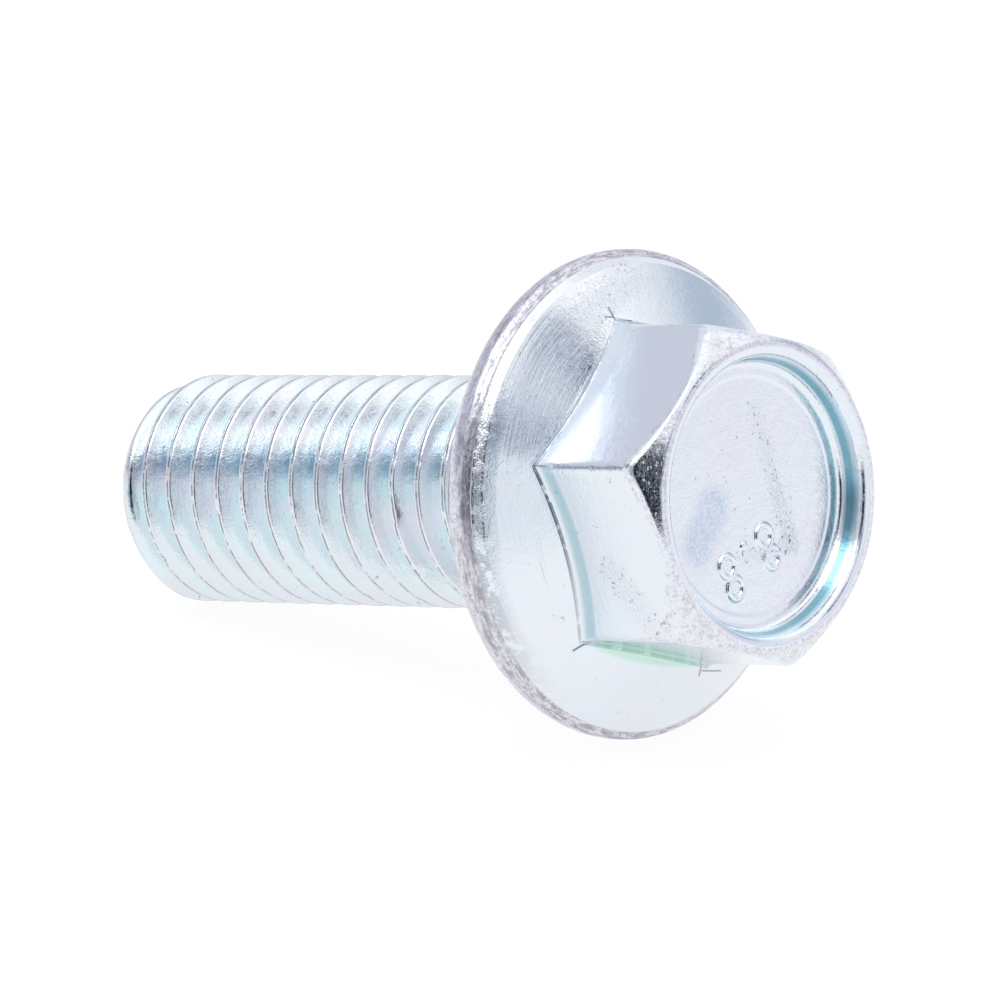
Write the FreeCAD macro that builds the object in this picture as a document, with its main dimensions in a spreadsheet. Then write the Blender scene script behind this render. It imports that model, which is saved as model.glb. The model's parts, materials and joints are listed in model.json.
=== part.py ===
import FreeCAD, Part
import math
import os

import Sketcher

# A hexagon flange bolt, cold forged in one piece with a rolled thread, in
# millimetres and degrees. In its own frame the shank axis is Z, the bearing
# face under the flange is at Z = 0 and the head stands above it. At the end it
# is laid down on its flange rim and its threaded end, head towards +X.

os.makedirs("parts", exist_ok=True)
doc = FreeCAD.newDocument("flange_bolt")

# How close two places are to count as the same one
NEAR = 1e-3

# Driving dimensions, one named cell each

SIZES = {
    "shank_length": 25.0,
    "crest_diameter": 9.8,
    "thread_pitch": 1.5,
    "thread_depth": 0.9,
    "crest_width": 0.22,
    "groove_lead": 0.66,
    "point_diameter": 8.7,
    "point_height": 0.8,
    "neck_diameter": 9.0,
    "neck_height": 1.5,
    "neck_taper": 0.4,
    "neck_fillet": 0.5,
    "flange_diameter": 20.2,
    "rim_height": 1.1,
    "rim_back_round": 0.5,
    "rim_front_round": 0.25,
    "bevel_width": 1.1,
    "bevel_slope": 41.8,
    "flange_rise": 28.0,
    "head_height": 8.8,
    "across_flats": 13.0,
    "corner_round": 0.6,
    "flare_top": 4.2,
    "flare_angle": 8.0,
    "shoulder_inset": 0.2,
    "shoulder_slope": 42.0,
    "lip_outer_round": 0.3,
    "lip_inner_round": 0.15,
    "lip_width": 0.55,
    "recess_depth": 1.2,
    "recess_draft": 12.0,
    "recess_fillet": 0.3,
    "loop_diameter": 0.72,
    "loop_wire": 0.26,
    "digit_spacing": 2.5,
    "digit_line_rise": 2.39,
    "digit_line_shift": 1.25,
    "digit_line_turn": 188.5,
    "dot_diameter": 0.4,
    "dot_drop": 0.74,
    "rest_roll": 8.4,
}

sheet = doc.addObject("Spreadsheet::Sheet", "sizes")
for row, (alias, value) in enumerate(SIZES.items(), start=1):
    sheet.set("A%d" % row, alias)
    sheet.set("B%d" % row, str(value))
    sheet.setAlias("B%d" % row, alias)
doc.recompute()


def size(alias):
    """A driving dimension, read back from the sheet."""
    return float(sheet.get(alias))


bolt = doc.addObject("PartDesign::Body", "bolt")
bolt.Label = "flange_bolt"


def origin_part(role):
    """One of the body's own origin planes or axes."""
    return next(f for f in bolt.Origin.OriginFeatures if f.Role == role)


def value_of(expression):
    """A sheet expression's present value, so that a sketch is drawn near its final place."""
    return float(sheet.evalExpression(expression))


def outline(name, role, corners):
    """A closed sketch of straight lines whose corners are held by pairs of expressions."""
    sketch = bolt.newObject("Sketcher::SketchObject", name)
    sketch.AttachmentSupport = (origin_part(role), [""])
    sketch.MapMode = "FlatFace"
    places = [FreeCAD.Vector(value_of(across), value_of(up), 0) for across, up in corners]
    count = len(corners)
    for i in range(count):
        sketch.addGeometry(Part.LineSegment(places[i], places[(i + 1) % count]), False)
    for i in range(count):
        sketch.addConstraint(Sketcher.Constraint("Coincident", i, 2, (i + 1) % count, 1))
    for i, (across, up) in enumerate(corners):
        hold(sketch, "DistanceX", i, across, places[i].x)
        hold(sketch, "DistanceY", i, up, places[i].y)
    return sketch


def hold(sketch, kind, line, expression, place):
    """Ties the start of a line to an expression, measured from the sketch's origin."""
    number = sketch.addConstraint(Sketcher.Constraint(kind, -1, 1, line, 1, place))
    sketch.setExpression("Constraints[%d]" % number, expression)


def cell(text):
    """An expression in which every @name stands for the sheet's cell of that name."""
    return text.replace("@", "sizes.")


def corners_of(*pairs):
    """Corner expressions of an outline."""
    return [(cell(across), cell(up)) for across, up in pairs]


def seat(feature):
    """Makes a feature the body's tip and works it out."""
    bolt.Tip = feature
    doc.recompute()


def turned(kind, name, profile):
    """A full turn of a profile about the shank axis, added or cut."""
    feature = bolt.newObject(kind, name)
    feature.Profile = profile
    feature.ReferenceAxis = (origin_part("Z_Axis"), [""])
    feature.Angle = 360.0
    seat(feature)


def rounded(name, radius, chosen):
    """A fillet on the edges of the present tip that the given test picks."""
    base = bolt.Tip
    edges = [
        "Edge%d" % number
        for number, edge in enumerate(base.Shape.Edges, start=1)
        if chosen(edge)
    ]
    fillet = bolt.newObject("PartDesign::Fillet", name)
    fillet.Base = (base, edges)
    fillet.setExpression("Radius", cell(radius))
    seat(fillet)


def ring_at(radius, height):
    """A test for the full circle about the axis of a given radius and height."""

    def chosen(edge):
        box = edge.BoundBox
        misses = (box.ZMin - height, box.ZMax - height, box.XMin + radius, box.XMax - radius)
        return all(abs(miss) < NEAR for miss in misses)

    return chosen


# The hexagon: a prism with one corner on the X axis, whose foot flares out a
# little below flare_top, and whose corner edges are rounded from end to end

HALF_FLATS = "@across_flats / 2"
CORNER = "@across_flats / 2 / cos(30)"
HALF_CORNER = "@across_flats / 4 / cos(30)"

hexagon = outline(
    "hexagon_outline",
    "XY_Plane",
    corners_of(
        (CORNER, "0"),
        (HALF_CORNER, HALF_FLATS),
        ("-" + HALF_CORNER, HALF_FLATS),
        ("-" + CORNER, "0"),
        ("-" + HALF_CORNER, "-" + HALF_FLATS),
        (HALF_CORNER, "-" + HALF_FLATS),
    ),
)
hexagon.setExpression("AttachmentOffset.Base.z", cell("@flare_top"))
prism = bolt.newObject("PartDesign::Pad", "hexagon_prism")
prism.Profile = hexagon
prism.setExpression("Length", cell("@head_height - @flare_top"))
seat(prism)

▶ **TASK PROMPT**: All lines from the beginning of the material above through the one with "# Driving dimensions, one named cell each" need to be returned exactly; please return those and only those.

▶ **TASK SOLUTION**:
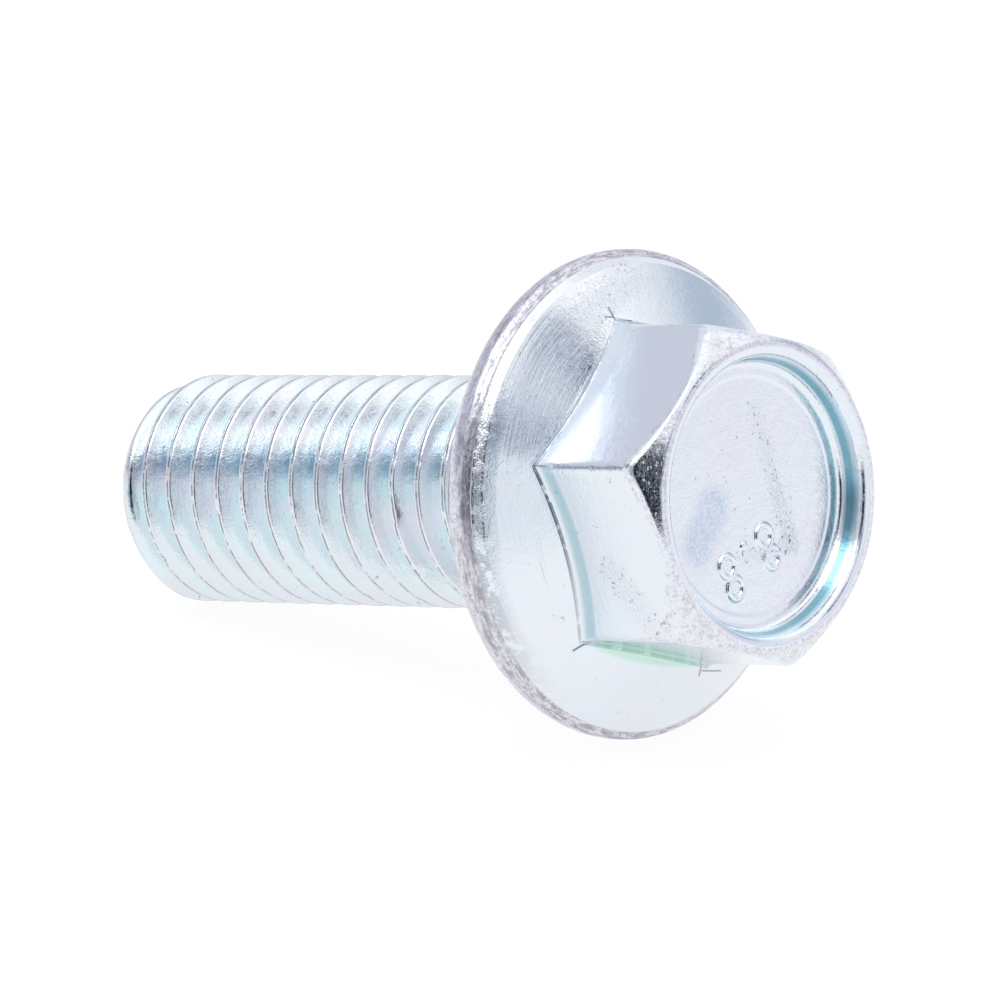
Write the FreeCAD macro that builds the object in this picture as a document, with its main dimensions in a spreadsheet. Then write the Blender scene script behind this render. It imports that model, which is saved as model.glb. The model's parts, materials and joints are listed in model.json.
=== part.py ===
import FreeCAD, Part
import math
import os

import Sketcher

# A hexagon flange bolt, cold forged in one piece with a rolled thread, in
# millimetres and degrees. In its own frame the shank axis is Z, the bearing
# face under the flange is at Z = 0 and the head stands above it. At the end it
# is laid down on its flange rim and its threaded end, head towards +X.

os.makedirs("parts", exist_ok=True)
doc = FreeCAD.newDocument("flange_bolt")

# How close two places are to count as the same one
NEAR = 1e-3

# Driving dimensions, one named cell each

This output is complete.